PARKWAY, INC. (NYSE:PKY) Files An 8-K Entry into a Material Definitive Agreement

Item1.01. Entry into a Material Definitive Agreement

Greenway Joint Venture Agreement

On April17, 2017, Parkway, Inc. (the Company), through its
subsidiaries, entered into a joint venture agreement with respect
to the previously announced joint venture for its Greenway Plaza
and Phoenix Tower properties (together, the Greenway Properties).
This agreement the Amended and Restated Limited Partnership
Agreement (the Joint Venture Agreement) of GWP JV Limited
Partnership (the Joint Venture), dated April17, 2017, with an
affiliate of Canada Pension Plan Investment Board (CPPIB) and an
entity controlled by TH Real Estate Global Asset Management and
Silverpeak Real Estate Partners (TIAA/SP) (CPPIB and TIAA/SP are
referred to each as an Investor and together as the Investors)
was entered into on April17, 2017 in connection with the initial
closing of the sale of an interest in the Companys Greenway
Properties to the Investors, as discussed further in Item 2.01
below. The Company, through its subsidiaries, now owns a 51%
indirect interest in the Greenway Properties (with 1% being held
by a subsidiary acting as the general partner of the Joint
Venture and 50% being held by a subsidiary acting as a limited
partner of the Joint Venture), and each of CPPIB and TIAA/SP owns
a 24.5% indirect interest in the Greenway Properties as a limited
partner of the Joint Venture.

The Joint Venture Agreement provides for a subsidiary of Parkway
Operating Partnership LP, the Companys operating partnership (the
Operating Partnership), to serve as general partner and be
responsible for the day-to-day business and affairs of the Joint
Venture, subject to certain major decision approval rights of the
Investors (which include, but are not limited to, liquidation or
merger of the Joint Venture, selling joint venture assets,
amendment of the Joint Venture Agreement, entry into certain
material contracts, including debt documents, making certain
expenditures and other major actions). The Investors also have
the ability to remove the Operating Partnerships subsidiary as
general partner following certain defaults by the Operating
Partnerships subsidiaries under the Joint Venture Agreement,
including, among other things, for failure to fund their portion
of capital calls in the amount of $20million or more in the
aggregate.

The Joint Venture Agreement includes provisions permitting the
general partner to make certain mandatory capital calls,
including for payment of certain approved or budgeted expenses,
together with remedies for the failure of any partner to fund its
portion of a capital call, including the right of non-defaulting
partners to fund the deficiency amount by providing an interest
bearing loan. Any capital call relating to certain liabilities
specifically retained by the Operating Partnership to the
Contribution Agreement (as defined herein) must be funded 50% by
the Operating Partnership. Distributions of available cash under
the Joint Venture Agreement generally will be made quarterly on a
pro rata basis.

The Joint Venture Agreement also provides the partners with a
right of first offer (ROFO). Under this right, each partner may
trigger an interest sale ROFO process at any time to which the
other partners may either acquire the triggering partners
interest in the Joint Venture or permit the triggering partner to
sell its interest to a third party. In addition, the Operating
Partnership, through its subsidiaries, or the Investors, acting
together, may trigger an asset sale ROFO at any time to which the
general partner of the joint venture must pursue a sale of all or
substantially all of the Joint Ventures assets for not less than
a specified amount based on a third-party valuation. An Investor
acting alone may not trigger an asset sale ROFO until the third
anniversary of the date of the Joint Venture Agreement.
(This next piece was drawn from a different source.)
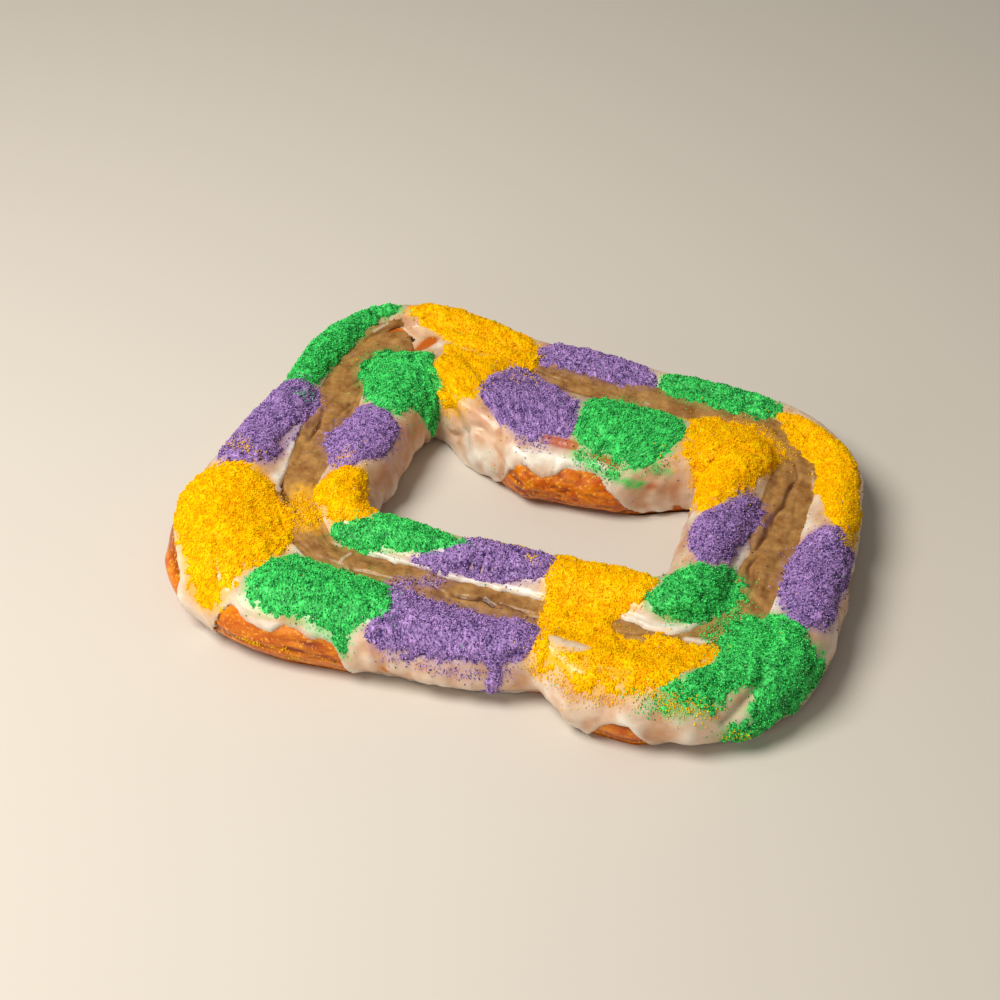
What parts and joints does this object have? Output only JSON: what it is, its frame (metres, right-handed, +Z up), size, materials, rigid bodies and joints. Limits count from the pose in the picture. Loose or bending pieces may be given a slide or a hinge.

The Joint Venture Agreement also includes co-investment rights in
favor of the Investors through the third anniversary of the date
of the agreement. These co-investment rights require the Company
to permit the Investors to co-invest (in some cases, up to 49% in
the aggregate) in certain opportunities that may be pursued by
the Company or its affiliates within the greater Houston
metropolitan area (as defined in the Joint Venture Agreement).
These opportunities include the Company seeking additional
investors above certain thresholds with respect to other greater
Houston metropolitan area assets of the Company or with respect
to the Companys acquisition or financing of other commercial
office properties, office building development sites or parking
garages located in the greater Houston metropolitan area. No
Investor will have any further co-investment rights after it has
invested an aggregate of $500million (which includes its
investment in the Joint Venture).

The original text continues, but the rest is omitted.